Singing lives with her mother on the Taiwanese island of Kinmen. In a constantly recurring dream she meets a man. She can neither recognize him, nor does she understand the words he shouts at her. Singing works on a ferry boat where she meets a young soldier who claims that he will be her boyfriend one day. Initially, she doesn’t believe him, but it turns out that he is right. “All that we see or seem is but a dream within a dream.” This quote by Edgar Allan Poe might well be the motto of Hou Chi-Janʼs first feature film. On the narrative level, several dreams overlap and break up the story line as well as the chronology of the film until it appears as if not even the dreamers themselves can be sure at which dramatic stage of the story they are at a given moment. Hou Chi-Jan expertly manipulates narrative levels and genre elements. Dream and reality blend into one.
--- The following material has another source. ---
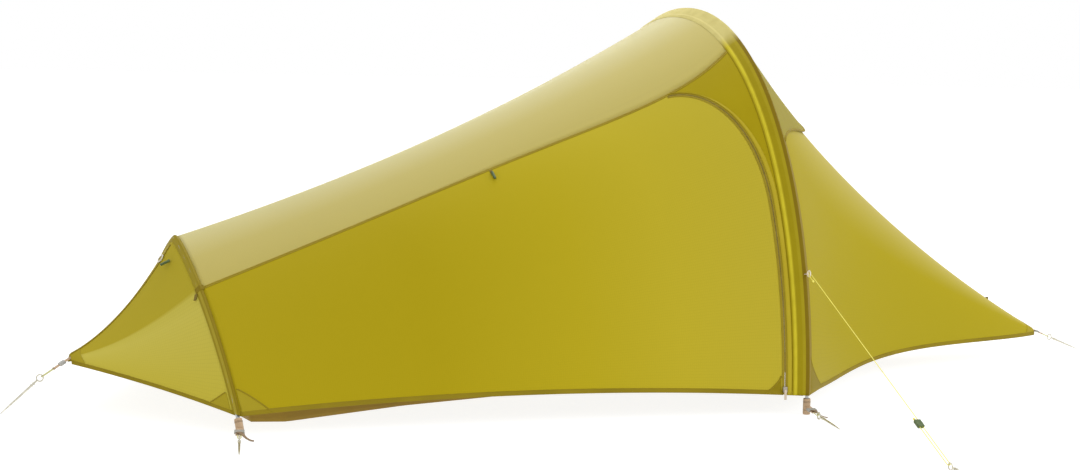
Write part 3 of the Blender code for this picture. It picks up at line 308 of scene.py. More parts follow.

One Day resembles a poem made of light, color, water and emotion, telling a melancholy love story in modern-day Taiwan. –Berlinale
Ignore the relatively low rating-sometimes MUBI wouldn't know a great film if it slapped 'em in the dick. If soft, sad, lyrical romances that make you think about your heart and the people you love are your thing, you've got nothing to lose by spending an hour and a half with this lovely, graceful film.
It's a shame that this film isn't picked up in the west. Beautifully shot romance!